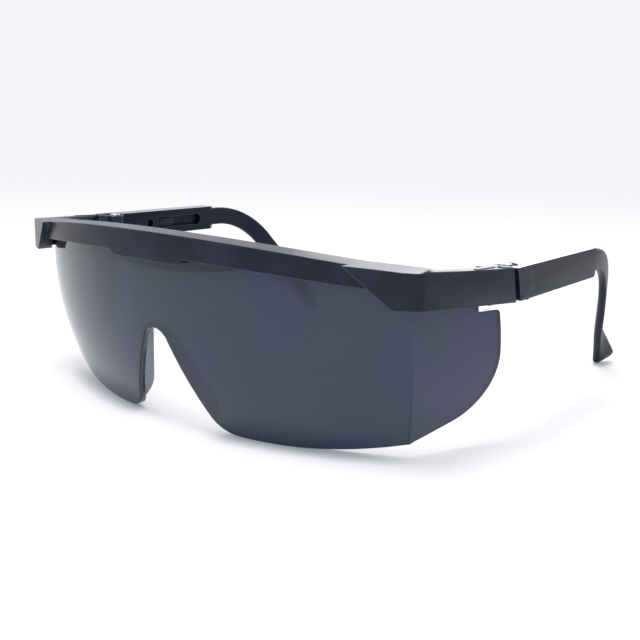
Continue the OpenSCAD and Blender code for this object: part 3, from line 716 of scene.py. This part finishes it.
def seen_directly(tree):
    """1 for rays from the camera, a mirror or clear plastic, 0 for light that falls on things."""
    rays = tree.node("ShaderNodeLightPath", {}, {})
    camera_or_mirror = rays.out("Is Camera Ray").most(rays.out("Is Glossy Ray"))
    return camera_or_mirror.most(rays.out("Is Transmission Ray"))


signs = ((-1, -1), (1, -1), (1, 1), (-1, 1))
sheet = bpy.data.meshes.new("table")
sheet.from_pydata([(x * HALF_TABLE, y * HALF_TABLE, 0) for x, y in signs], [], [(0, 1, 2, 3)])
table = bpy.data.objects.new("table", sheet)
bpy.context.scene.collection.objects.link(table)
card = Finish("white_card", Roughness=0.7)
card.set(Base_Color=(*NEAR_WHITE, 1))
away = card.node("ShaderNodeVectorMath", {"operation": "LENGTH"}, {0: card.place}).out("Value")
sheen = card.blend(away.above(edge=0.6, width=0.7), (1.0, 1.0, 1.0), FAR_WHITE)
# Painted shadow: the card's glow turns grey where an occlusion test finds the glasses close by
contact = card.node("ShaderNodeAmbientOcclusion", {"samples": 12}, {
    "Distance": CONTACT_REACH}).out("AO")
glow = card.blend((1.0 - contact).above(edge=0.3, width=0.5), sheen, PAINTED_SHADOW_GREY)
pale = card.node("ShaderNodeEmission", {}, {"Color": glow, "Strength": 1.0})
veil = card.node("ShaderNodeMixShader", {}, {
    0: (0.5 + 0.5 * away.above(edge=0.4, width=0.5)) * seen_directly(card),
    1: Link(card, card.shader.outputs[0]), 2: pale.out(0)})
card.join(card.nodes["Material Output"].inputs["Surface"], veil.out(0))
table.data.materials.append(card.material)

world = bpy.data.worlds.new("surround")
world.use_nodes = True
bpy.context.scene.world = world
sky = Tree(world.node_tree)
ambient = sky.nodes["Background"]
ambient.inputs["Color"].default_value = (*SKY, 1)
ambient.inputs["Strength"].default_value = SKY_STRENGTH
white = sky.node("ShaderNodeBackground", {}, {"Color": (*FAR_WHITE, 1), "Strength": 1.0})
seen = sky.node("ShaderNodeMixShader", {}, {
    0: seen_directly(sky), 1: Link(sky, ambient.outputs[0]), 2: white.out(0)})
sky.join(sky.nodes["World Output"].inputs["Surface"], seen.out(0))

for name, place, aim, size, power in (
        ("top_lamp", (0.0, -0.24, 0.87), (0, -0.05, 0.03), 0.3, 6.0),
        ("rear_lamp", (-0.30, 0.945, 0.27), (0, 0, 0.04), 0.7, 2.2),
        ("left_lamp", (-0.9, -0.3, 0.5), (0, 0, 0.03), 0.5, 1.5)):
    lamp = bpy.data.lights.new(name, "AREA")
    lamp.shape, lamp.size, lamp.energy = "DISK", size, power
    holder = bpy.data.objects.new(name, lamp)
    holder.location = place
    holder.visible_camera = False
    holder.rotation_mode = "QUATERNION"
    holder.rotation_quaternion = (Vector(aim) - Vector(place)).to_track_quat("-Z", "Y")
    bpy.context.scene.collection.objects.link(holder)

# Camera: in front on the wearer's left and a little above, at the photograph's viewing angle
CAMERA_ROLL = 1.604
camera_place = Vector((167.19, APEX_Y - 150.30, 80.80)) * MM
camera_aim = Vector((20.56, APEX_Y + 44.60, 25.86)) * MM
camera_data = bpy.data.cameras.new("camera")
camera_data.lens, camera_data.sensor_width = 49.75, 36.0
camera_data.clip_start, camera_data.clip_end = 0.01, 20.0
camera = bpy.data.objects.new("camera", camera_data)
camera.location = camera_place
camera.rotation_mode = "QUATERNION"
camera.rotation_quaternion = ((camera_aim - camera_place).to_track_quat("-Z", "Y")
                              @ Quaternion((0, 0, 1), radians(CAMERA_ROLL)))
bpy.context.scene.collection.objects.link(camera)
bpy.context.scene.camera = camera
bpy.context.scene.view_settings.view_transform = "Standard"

* EXERCISE INSTRUCTIONS
Go through the listing above and restate it word for word.

* EXERCISE RESULT
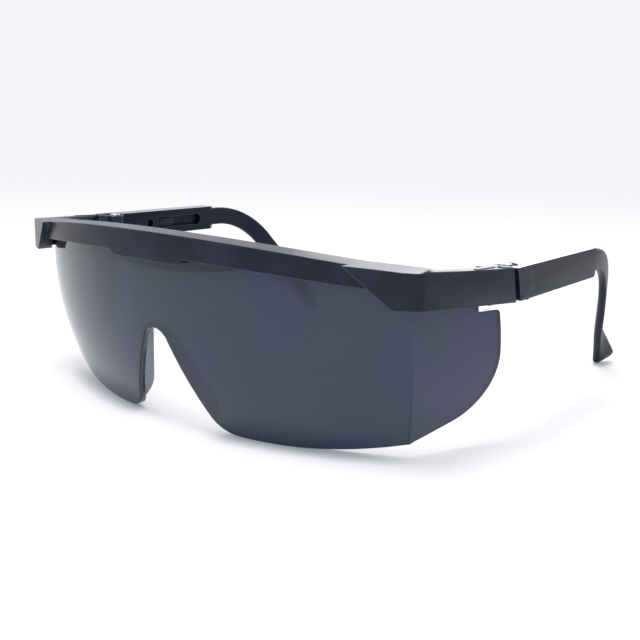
Continue the OpenSCAD and Blender code for this object: part 3, from line 716 of scene.py. This part finishes it.
def seen_directly(tree):
    """1 for rays from the camera, a mirror or clear plastic, 0 for light that falls on things."""
    rays = tree.node("ShaderNodeLightPath", {}, {})
    camera_or_mirror = rays.out("Is Camera Ray").most(rays.out("Is Glossy Ray"))
    return camera_or_mirror.most(rays.out("Is Transmission Ray"))


signs = ((-1, -1), (1, -1), (1, 1), (-1, 1))
sheet = bpy.data.meshes.new("table")
sheet.from_pydata([(x * HALF_TABLE, y * HALF_TABLE, 0) for x, y in signs], [], [(0, 1, 2, 3)])
table = bpy.data.objects.new("table", sheet)
bpy.context.scene.collection.objects.link(table)
card = Finish("white_card", Roughness=0.7)
card.set(Base_Color=(*NEAR_WHITE, 1))
away = card.node("ShaderNodeVectorMath", {"operation": "LENGTH"}, {0: card.place}).out("Value")
sheen = card.blend(away.above(edge=0.6, width=0.7), (1.0, 1.0, 1.0), FAR_WHITE)
# Painted shadow: the card's glow turns grey where an occlusion test finds the glasses close by
contact = card.node("ShaderNodeAmbientOcclusion", {"samples": 12}, {
    "Distance": CONTACT_REACH}).out("AO")
glow = card.blend((1.0 - contact).above(edge=0.3, width=0.5), sheen, PAINTED_SHADOW_GREY)
pale = card.node("ShaderNodeEmission", {}, {"Color": glow, "Strength": 1.0})
veil = card.node("ShaderNodeMixShader", {}, {
    0: (0.5 + 0.5 * away.above(edge=0.4, width=0.5)) * seen_directly(card),
    1: Link(card, card.shader.outputs[0]), 2: pale.out(0)})
card.join(card.nodes["Material Output"].inputs["Surface"], veil.out(0))
table.data.materials.append(card.material)

world = bpy.data.worlds.new("surround")
world.use_nodes = True
bpy.context.scene.world = world
sky = Tree(world.node_tree)
ambient = sky.nodes["Background"]
ambient.inputs["Color"].default_value = (*SKY, 1)
ambient.inputs["Strength"].default_value = SKY_STRENGTH
white = sky.node("ShaderNodeBackground", {}, {"Color": (*FAR_WHITE, 1), "Strength": 1.0})
seen = sky.node("ShaderNodeMixShader", {}, {
    0: seen_directly(sky), 1: Link(sky, ambient.outputs[0]), 2: white.out(0)})
sky.join(sky.nodes["World Output"].inputs["Surface"], seen.out(0))

for name, place, aim, size, power in (
        ("top_lamp", (0.0, -0.24, 0.87), (0, -0.05, 0.03), 0.3, 6.0),
        ("rear_lamp", (-0.30, 0.945, 0.27), (0, 0, 0.04), 0.7, 2.2),
        ("left_lamp", (-0.9, -0.3, 0.5), (0, 0, 0.03), 0.5, 1.5)):
    lamp = bpy.data.lights.new(name, "AREA")
    lamp.shape, lamp.size, lamp.energy = "DISK", size, power
    holder = bpy.data.objects.new(name, lamp)
    holder.location = place
    holder.visible_camera = False
    holder.rotation_mode = "QUATERNION"
    holder.rotation_quaternion = (Vector(aim) - Vector(place)).to_track_quat("-Z", "Y")
    bpy.context.scene.collection.objects.link(holder)

# Camera: in front on the wearer's left and a little above, at the photograph's viewing angle
CAMERA_ROLL = 1.604
camera_place = Vector((167.19, APEX_Y - 150.30, 80.80)) * MM
camera_aim = Vector((20.56, APEX_Y + 44.60, 25.86)) * MM
camera_data = bpy.data.cameras.new("camera")
camera_data.lens, camera_data.sensor_width = 49.75, 36.0
camera_data.clip_start, camera_data.clip_end = 0.01, 20.0
camera = bpy.data.objects.new("camera", camera_data)
camera.location = camera_place
camera.rotation_mode = "QUATERNION"
camera.rotation_quaternion = ((camera_aim - camera_place).to_track_quat("-Z", "Y")
                              @ Quaternion((0, 0, 1), radians(CAMERA_ROLL)))
bpy.context.scene.collection.objects.link(camera)
bpy.context.scene.camera = camera
bpy.context.scene.view_settings.view_transform = "Standard"